Just the Workin' Life

photo (13)I was single-parenting it for a few days last week and came to a liberating realization:  I would have made a terrible stay-at-home mom.  (I came to this realization somewhere around the time they dropped Mardi Gras beads down the sink and terrorized the cat, who still hasn’t come out from underneath the bed.)  I don’t have the patience and I don’t think fast enough on my feet to be endlessly creative in dealing with whatever issues they throw in my face 24/7.

I shut down under chaos.  I mean, “hide under the covers quivering until it’s quiet” kind of shut down.  I don’t function when I don’t have control.  I need long, unstructured time to work.  I respond to problems best when I have time to contemplate them.  I also didn’t want to lose the foothold I had in my career if I had stayed home with them.  I would not have the same professional options in my area if I was returning to work today.

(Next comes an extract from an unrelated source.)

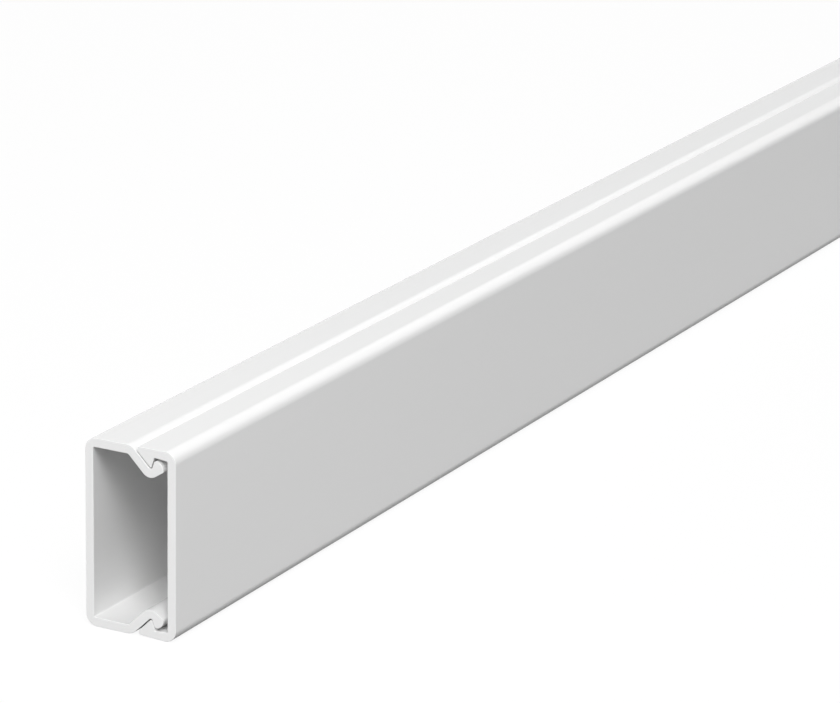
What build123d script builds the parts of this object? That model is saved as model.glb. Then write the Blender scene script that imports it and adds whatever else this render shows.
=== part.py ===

None of this reflects on my love for my kids, of course, no matter what anyone says or thinks.  If I’d ended up at home with them full time, we would have figured it out.  That doesn’t stop me from wishing there were more options for parents, though.   Job sharing, perhaps (an option I was told was “not acceptable”) or part time work with the guarantee of returning to full time work at a mutually agreed upon time.  Day care on site.  Less pressure to work full time and parent full time.

I work best when I have few obligations

I’m thinking about time a lot now that I’m on sabbatical – and now that the countdown to returning work has begun.  How do I preserve all this lovely, unstructured time when I return?  Maybe it’s unrealistic to want all this lovely time to myself – but I work best when I have few obligations, when I have lots of time to think and when I have a fair amount of control over how I spend my days.  I’m a better employee – and a better parent – when I have time to think and recharge.  My work doesn’t usually lend itself to this type of structure, unfortunately, even with the fair amount of autonomy that I have.

One of the reasons full time writing appeals to me so much is my perception that there’s a relatively large amount of unstructured time.  Sure, there are client meetings and agent meetings and all kinds of deadlines, and perhaps this post sounds optimistically naive (it is).  But it’s also the structure – from what I’ve experienced this year – that gets me to work at my best.  I will be very sad to leave that behind next fall, even as I also solicit advice and put priorities into place that will (hopefully) yield a work environment that looks more like my current one.

I’m soliciting advice from you, too.  How do you mesh your preferred work style with the demands of your job or family life, especially when there are disconnects?

(Bonus points for decoding the lyrics shout out in the title of the post.)